Tentative title: Estimation of electrical spectra of irregular embedded samples
Authors: Malte Wichmann and Andreas Hördt, TU Braunschweig
Abstract:
In order to interpret spectral induced polarization( SIP) data measured in the field for the purpose of mineral exploration, laboratory investigations are necessary that establish relationships between electrical parameters and mineral properties. For massive ores, and in particular for seafloor massive sulfides (SMS), samples may be difficult to obtain, and it is often not desired to cut cylindrical plugs, out of the available hand pieces. We suggest a method to obtain the electrical spectra of hand pieces from measurements on the samples embedded in a non-polarizing medium, in our case quartz sand. This way, destroying potentially precious samples is not necessary. The frequency-dependent phase spectrum of the sample is calculated by dividing the bulk spectrum with a so-called dilution factor, which is obtained from numerical simulation and has a real and constant value. We evaluate the method with a set of SMS samples where conventional cylindrical plugs are available. We can estimate the phase shift maximum of 73% of the samples with a deviation less than 50% from the reference. The estimation quality slightly decreases if the dilution factor is approximated by volumetric share of the sample. We consider the performance acceptable if the general difficulty to obtain reproducible and representative laboratory measurements for massive sulfides is taken into account.

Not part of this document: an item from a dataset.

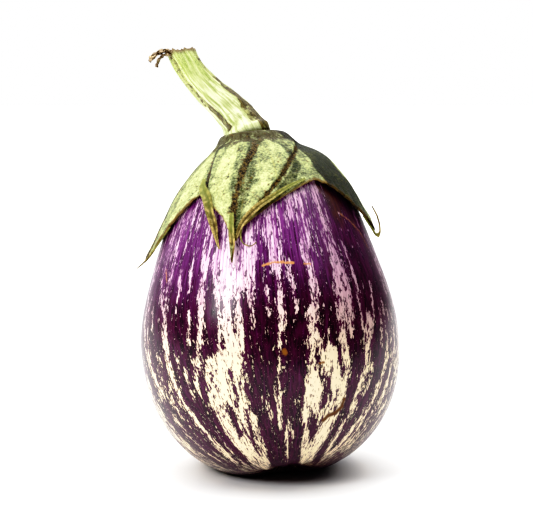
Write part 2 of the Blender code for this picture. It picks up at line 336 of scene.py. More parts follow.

Tentative title: Measurement of dried seafloor massive sulphides
Authors: Malte Wichmann and Andreas Hördt, TU Braunschweig
Abstract:
We carried out spectral induced polarization (SIP) measurements on a set of dried seafloor massive sulphide samples and compared the results with those obtained with the same samples fully saturated with NaCl solution. We find that the conductivity and polarizability are generally high for both dried and saturated samples, i.e. exhibiting phase shifts in the order of 100s of mrad and imaginary conductivities up to 1 S/m. Depending on the particular sample, the polarizabilities of the dried samples remain as high as for the saturated samples, or are slightly reduced. The high polarizability of dried samples and the fact that polarizability cannot be destroyed by drying are significant observations, because most of the existing theories to explain the polarization of mineralized rock assume a pore space filled with an electrolyte. We also found that the often used agar gel is unsuitable to couple the dried samples to the electrodes, because it releases water into the sample. Coupling with plasticine is a feasible alternative, because significantly less fluid is absorbed by the sample when it is incorporated into the sample holder.